The profit and loss per insurance company may differ from expectations when taking one year in isolation but in general they are very good at predicting average trends and including a degree of profitability in their premium/payout calculations.
The simple answer is yes. You will notice that one of the questions when taking out life insurance is whether or not you smoke. As we touched on above, the tongue in cheek death clock will calculate an earlier date of death between smokers and non-smokers with all other factors being equal.
Whether the estimated difference in life expectancy between smokers and non-smokers is correct is a different question. Even if you have been a previous smoker, this may still impact the level of life insurance premiums.
At this moment in time, the jury is out with regards to the impact of electronic cigarettes on the health of users. As a consequence, many insurance companies see e-cigs in a very similar light to tobacco cigarettes.
This is likely to continue until they receive irrefutable evidence of a difference in health consequences at which point they will no doubt make the necessary adjustments. However, while there is this degree of uncertainty, life insurance companies tend to err on the side of caution.
We all know that obesity is a huge problem in the UK which is why insurance companies will request your height and weight in order to calculate your BMI. Those who are overweight are susceptible to an array of specific ailments and may indeed see a reduced life expectancy compared to the average person.
While many people argue that life insurance companies should not discriminate against those who are obese, this is purely a factual situation based on very detailed algorithms.
If you put yourself in the shoes of an insurance company, how would you approach life insurance premium pricing for two individuals with different BMIs, all other factors being equal?
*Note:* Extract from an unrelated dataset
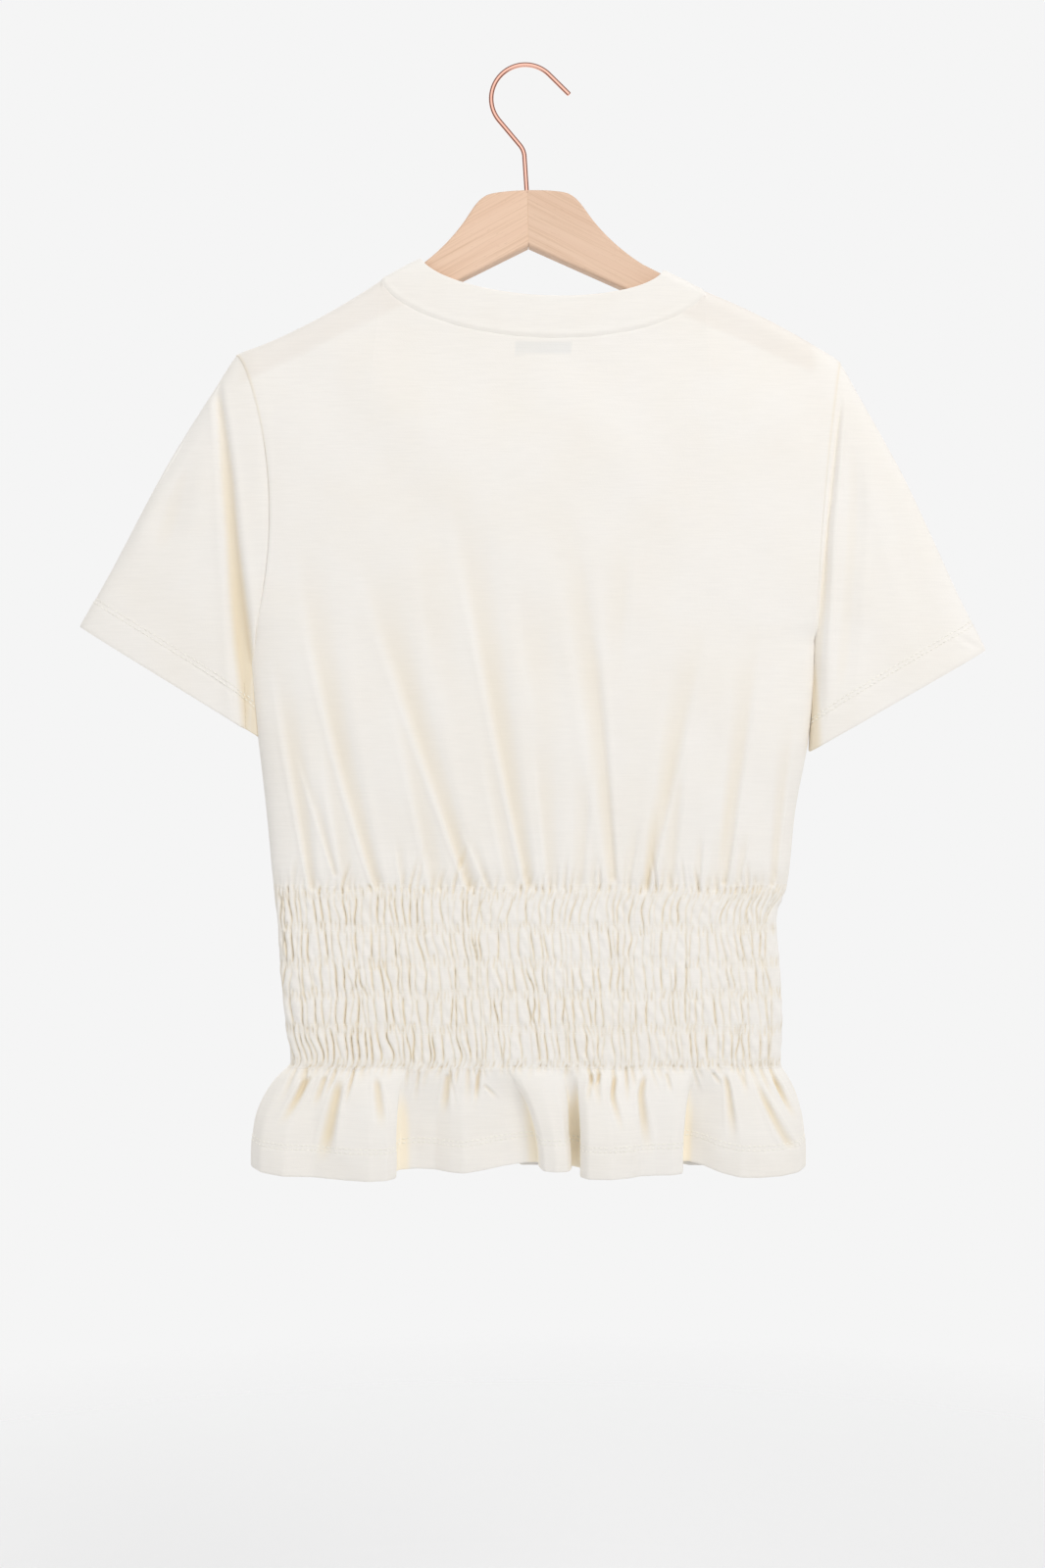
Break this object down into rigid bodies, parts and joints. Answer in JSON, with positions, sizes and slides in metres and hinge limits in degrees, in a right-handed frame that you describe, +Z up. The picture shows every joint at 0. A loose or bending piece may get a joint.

If statistically, the individual with a higher BMI is more at risk of life-threatening conditions, then it is fair to say that this situation would demand higher premiums.
There are many factors which will impact life insurance premiums for individuals which include age, gender, health history, family health history, occupation, lifestyle and whether or not you smoke. Therefore, if you could improve your current health and your overall lifestyle then conceivably, this should have a positive impact on your future life insurance premiums.
Insurance companies are always keen to gather information which will allow them to build up a picture of your general lifestyle. As your lifestyle has a significant impact on your health and your well-being going forward, it is only fair that life insurance companies should take this into account when calculating your premiums.
The insurance industry is benefiting from “big data” which allows unnervingly accurate calculations about general life expectancy, etc.
While the so-called death clock/death date has attracted much attention on the Internet, it is unlikely those behind the application have anywhere near the same level of data available to UK insurance companies.
This does, however, shine a light on how insurance companies calculate average death payments, life expectancy and other issues which will impact premiums for individual life insurance policies. The industry today is very much focused on in-depth statistical analysis which has revealed a huge array of trends in all areas of society.